Our MD simulations reveal that the SiH3 radical is very mobile on the a-Si:H surface and diffuses with a low activation barrier. Furthermore, the diffusing SiH3 radical incorporates into the a-Si:H film only when it transfers an H atom and forms a second Si-Si backbond, resulting in the immobilization of the radical on the a-Si:H surface, which contributes to the growth of the a-Si:H film. Specifically, the H atom is transferred from the SiH3 radical only when the Si of the radical becomes five-fold coordinated with a floating bond (FB) and, more importantly, the H atom is transferred to a four-fold coordinated Si atom, which also becomes five-fold coordinated after H transfer, resulting in another FB. Such FB-mediated Si incorporation reactions have energy barriers of 0.35-0.5 eV, and occur frequently, leading to growth of the a-Si:H film even when the DB density is low. In contrast, DB-mediated Si incorporation reactions, where the radical either adsorbs onto a DB or dissociates by transferring an H atom to a surface DB site, occur in less than 10 % of the cases consistently with the low surface DB density. Based on our results, we conclude that the dominant mechanism for a-Si:H film growth is mediated by FBs and excludes the involvement of DBs.
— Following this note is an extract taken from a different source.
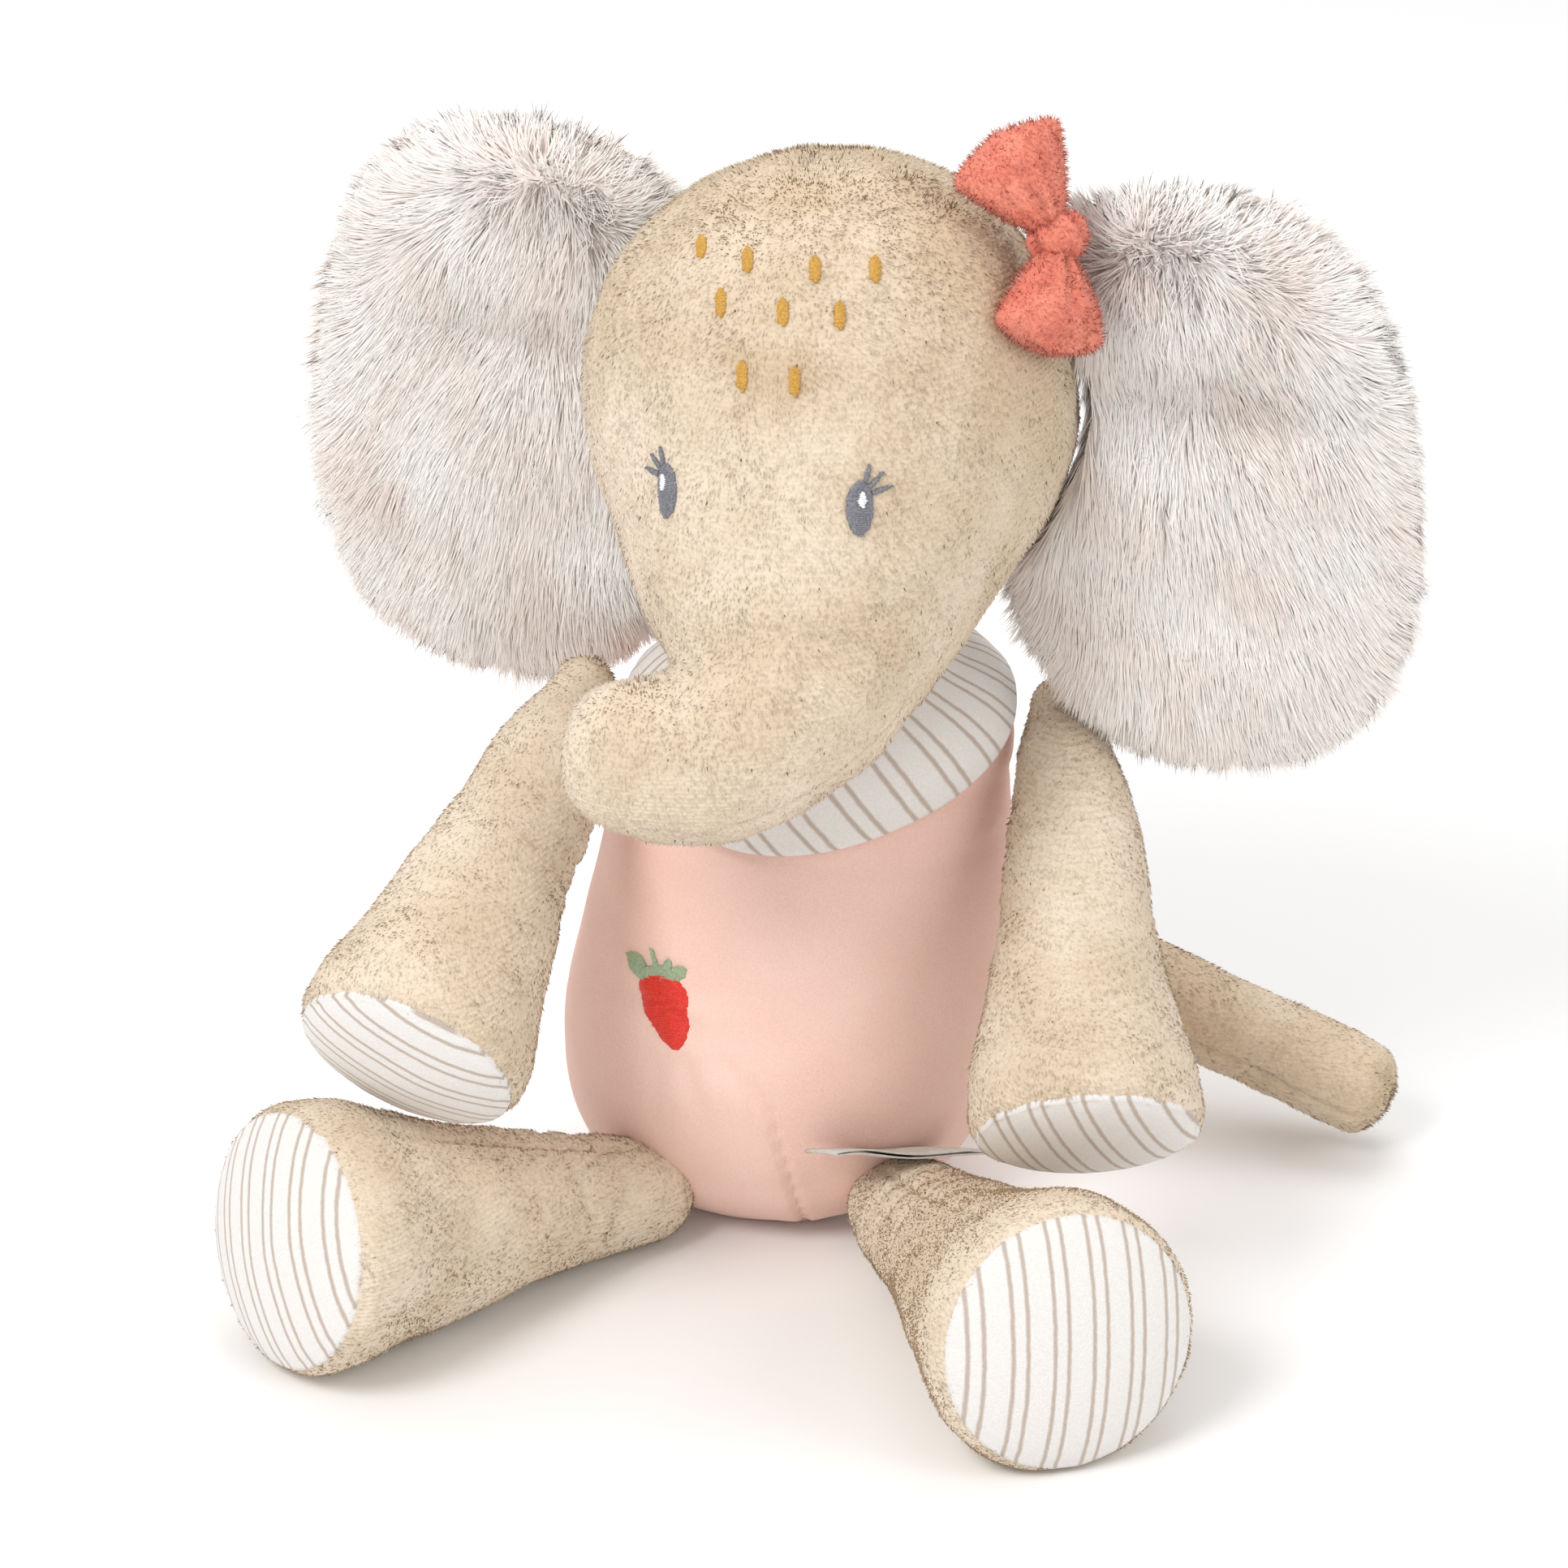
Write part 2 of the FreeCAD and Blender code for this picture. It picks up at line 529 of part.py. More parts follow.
def make_eyes():
    """Embroidered eye, its highlight and three lashes, on each side."""
    for side, azimuth, rise in (("right", -19.5, -4), ("left", 23.5, -2.5)):
        sign = -1 if side == "right" else 1
        place = on_head(azimuth, rise, size("trim_gap") + 0.25)
        eye = keep(stitched_oval(side + "_eye_fill", "eye_width", "eye_height"), side + "_eye", place)
        over = Placement(Vector(0.4 * sign, 1.6, size("stitch_height") + size("seam_gap")), Rotation())
        keep(stitched_oval(side + "_highlight_fill", "highlight_width", "highlight_height"),
             side + "_eye_highlight", place.multiply(over))
        lashes = []
        for index, angle in enumerate((18, 45, 72)):
            lash = bound("Part::Box", "%s_lash%d" % (side, index), Length="dims.lash_length",
                         Width="dims.lash_width", Height="dims.stitch_height / 2")
            turn = Rotation(Vector(0, 0, 1), angle if sign > 0 else 180 - angle)
            root = Vector(sign * (2.2 - 0.6 * index), 3.4 + 0.75 * index, 0)
            start = root + turn.multVec(Vector(1.4, 0, 0))
            lash.Placement = place.multiply(Placement(start, turn))
            lashes.append(lash)
        group(side + "_eye_lashes", lashes)
    return eye


def make_forehead():
    """Nine satin-stitched dashes in three rows."""
    rows = [(50, (-33, -12, 12, 33)), (39, (-15, 4, 20)), (24, (-4, 9))]
    dashes = []
    for rise, azimuths in rows:
        for azimuth in azimuths:
            dash = stitched_oval("dash%d" % len(dashes), "dash_width", "dash_height")
            dash.Placement = on_head(azimuth, rise, size("trim_gap") + 0.1)
            dashes.append(dash)
    group("forehead_stitches", dashes)


def make_bow():
    """Two stuffed loops and the knot between them, sewn in front of the left ear."""
    frame = head_frame()
    middle = Vector(46, -1, 38.5)
    facing = Vector(0.35, -0.85, 0.35)
    reach = (size("knot_size") * 0.7 + size("bow_length")) / 2 + size("trim_gap") * 2
    for label, direction, front in (("bow_upper_loop", Vector(-0.47, -0.13, 0.87), facing),
                                    ("bow_lower_loop", Vector(0.14, -0.62, -0.77), Vector(0.72, -0.52, 0.46))):
        loop = bound("Part::Ellipsoid", label + "_form", Radius1="dims.bow_thickness / 2",
                     Radius2="dims.bow_length / 2", Radius3="dims.bow_width / 2")
        direction = direction.normalize()
        keep(loop, label, frame.multiply(along(middle + direction * reach, front, direction)))
    knot = bound("Part::Ellipsoid", "bow_knot_form", Radius1="dims.knot_size * 0.4",
                 Radius2="dims.knot_size * 0.35", Radius3="dims.knot_size / 2")
    keep(knot, "bow_knot", frame.multiply(along(middle, facing, Vector(0.3, 0.1, -0.95))))


def make_strawberry():
    """Embroidered berry with its leaves, on the elephant's right of the belly."""
    lift = size("trim_gap") + 0.35
    place = on_skin(torso_solid, Vector(-22, 0, 55.5), Vector(0, -1, 0), lift)
    berry = stitched_oval("berry_fill", "berry_width", "berry_height")
    keep(berry, "strawberry_berry", place)
    leaves = []
    reach = size("berry_height") / 2 + 0.3
    for index, angle in enumerate((20, 58, 90, 124, 160)):
        leaf = bound("Part::Ellipsoid", "leaf%d" % index, Radius1="dims.stitch_height / 2",
                     Radius2="dims.leaf_length / 2", Radius3="dims.leaf_width / 2")
        turn = Rotation(Vector(0, 0, 1), angle)
        middle = Vector(0, reach, size("stitch_height") / 2) + turn.multVec(Vector(size("leaf_length") * 0.62, 0, 0))
        leaf.Placement = place.multiply(Placement(middle, turn))
        leaves.append(leaf)
    group_fused("strawberry_leaves", leaves)


def group_fused(label, pieces):
    """Pieces that grow into each other, fused into one node."""
    thing = doc.addObject("Part::MultiFuse", label)
    thing.Shapes = pieces
    keep(thing, label)


def make_label():
    """Folded care label sewn into the left side seam, low down, lying over the leg."""
    strip = bound("Part::Box", "label_strip", Length="dims.label_length", Width="dims.label_width",
                  Height="dims.label_thickness")
    length_way = Vector(-0.87, -0.44, 0.225)
    width_way = Vector(0.495, -0.794, 0.359)
    keep(strip, "care_label", along(LABEL_ROOT, length_way.cross(width_way), length_way))


# ---------------------------------------------------------------- build
make_torso()
make_head()
make_trunk()
for ear_side in ("right", "left"):
    make_ear(ear_side)
for limb_side in ("right", "left"):
    make_limb(limb_side, "arm", SHOULDERS[limb_side], HANDS[limb_side], ARM_STATIONS, "hand")
    make_limb(limb_side, "leg", HIPS[limb_side], FEET[limb_side], LEG_STATIONS, "foot")
make_tail()
doc.recompute()

torso_solid = doc.getObject("torso_outer").Shape
head_solid = doc.getObject("head_outer").Shape.copy()
head_solid.Placement = along(Vector(size("head_x"), size("head_y"), size("head_z")), snout_direction())
make_eyes()
make_forehead()
make_bow()
make_strawberry()
make_label()
doc.recompute()

# ---------------------------------------------------------------- check and export
failed = [item.Name for item in doc.Objects if set(item.State) & {"Invalid", "Error"}]
if failed:
    raise RuntimeError("did not compute: %s" % ", ".join(failed))
os.makedirs("parts", exist_ok=True)
for piece in kept:
    if piece.Shape.isNull() or not piece.Shape.isValid() or piece.Shape.Volume <= 0:
        raise RuntimeError("%s has no valid solid" % piece.Label)
    piece.Shape.exportStep("parts/%s.step" % piece.Label)
print("%d sub-parts written" % len(kept))
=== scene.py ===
import math

import bpy
import numpy as np
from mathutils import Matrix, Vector
from mathutils.bvhtree import BVHTree


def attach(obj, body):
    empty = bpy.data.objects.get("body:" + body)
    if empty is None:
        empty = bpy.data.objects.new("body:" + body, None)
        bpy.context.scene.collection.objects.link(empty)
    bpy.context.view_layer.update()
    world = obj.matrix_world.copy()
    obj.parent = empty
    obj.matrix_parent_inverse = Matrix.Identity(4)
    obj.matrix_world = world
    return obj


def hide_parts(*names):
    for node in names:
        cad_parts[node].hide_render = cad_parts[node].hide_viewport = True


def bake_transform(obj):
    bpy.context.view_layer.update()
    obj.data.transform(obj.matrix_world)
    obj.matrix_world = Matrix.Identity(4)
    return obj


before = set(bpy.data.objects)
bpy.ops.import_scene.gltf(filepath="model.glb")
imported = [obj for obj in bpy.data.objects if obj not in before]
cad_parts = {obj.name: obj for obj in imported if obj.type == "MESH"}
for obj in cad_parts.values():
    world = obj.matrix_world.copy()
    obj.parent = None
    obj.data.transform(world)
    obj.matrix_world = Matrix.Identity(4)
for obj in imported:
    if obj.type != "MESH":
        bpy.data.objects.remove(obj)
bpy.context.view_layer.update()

# Lengths below are millimetres in the frame of the CAD model; meshes are scaled to metres when they are made.
MM = 0.001
TAU = 2 * math.pi
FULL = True


# ---------------------------------------------------------------- numbers
def unit(v):
    v = np.asarray(v, float)
    return v / np.maximum(np.linalg.norm(v, axis=-1, keepdims=True), 1e-9)


def ease(low, high, x):
    t = np.clip((np.asarray(x, float) - low) / (high - low), 0, 1)
    return t * t * (3 - 2 * t)


def hump(x, width):
    return np.exp(-(np.asarray(x, float) / width) ** 2)


def waves(points, length, seed, count=16):
    """Smooth noise of about -1 to 1 whose humps are some length long."""
    random = np.random.default_rng(seed)
    k = unit(random.normal(size=(count, 3))) * (TAU / length / 1.6) * random.uniform(0.6, 1.5, (count, 1))
    return np.sin(np.asarray(points) @ k.T + random.uniform(0, TAU, count)).sum(-1) / math.sqrt(count)


def curve(x, xs, ys):
    """Smooth line through the points (xs, ys)."""
    xs, ys, x = np.asarray(xs, float), np.asarray(ys, float), np.asarray(x, float)
    slope = np.gradient(ys, xs)
    i = np.clip(np.searchsorted(xs, x) - 1, 0, len(xs) - 2)
    h = xs[i + 1] - xs[i]
    t = np.clip((x - xs[i]) / h, 0, 1)
    a, b = 2 * t**3 - 3 * t**2 + 1, -2 * t**3 + 3 * t**2
    return a * ys[i] + b * ys[i + 1] + (t**3 - 2 * t**2 + t) * h * slope[i] + (t**3 - t**2) * h * slope[i + 1]


def axes(direction, side=(1, 0, 0)):
    """Columns x, y, z with z along the direction and x as near to side as it can be."""
    z = unit(direction)
    x = unit(np.asarray(side, float) - z * np.dot(side, z))
    return np.stack([x, np.cross(z, x), z], 1)


def turn_z(degrees):
    c, s = math.cos(math.radians(degrees)), math.sin(math.radians(degrees))
    return np.array([[c, -s, 0], [s, c, 0], [0, 0, 1]])


def turn_y(degrees):
    c, s = math.cos(math.radians(degrees)), math.sin(math.radians(degrees))
    return np.array([[c, 0, s], [0, 1, 0], [-s, 0, c]])


# ---------------------------------------------------------------- meshes
def build(name, points, faces, material, uv=None, shade=None):
    """Mesh object from points in mm; uv is per point, shade a number per point."""
    mesh = bpy.data.meshes.new(name)
    faces = np.asarray(faces, np.int32)
    count, corners = faces.shape
    mesh.vertices.add(len(points))
    mesh.vertices.foreach_set("co", (np.asarray(points, float) * MM).astype(np.float32).ravel())
    mesh.loops.add(count * corners)
    mesh.loops.foreach_set("vertex_index", faces.ravel())
    mesh.polygons.add(count)
    mesh.polygons.foreach_set("loop_start", np.arange(0, count * corners, corners, dtype=np.int32))
    mesh.polygons.foreach_set("use_smooth", np.ones(count, bool))
    mesh.update(calc_edges=True)
    if uv is not None:
        layer = mesh.uv_layers.new(name="OFBake")
        layer.data.foreach_set("uv", np.asarray(uv, np.float32)[faces.ravel()].ravel())
    if shade is not None:
        mesh.attributes.new("shade", "FLOAT", "POINT").data.foreach_set("value", np.asarray(shade, np.float32))
    mesh.materials.append(material)
    thing = bpy.data.objects.new(name, mesh)
    bpy.context.scene.collection.objects.link(thing)
    return thing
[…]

These results are consistent mechanistically with our DFT calculations on the H-terminated Si(001)-(2x1) surface, according to which FB-mediated Si incorporation from SiH3 radicals occurs with barriers of 0.4-0.55 eV. Our results also are consistent with experimental measurements of a-Si:H film surface composition, film growth rates, as well as the low surface DB coverage.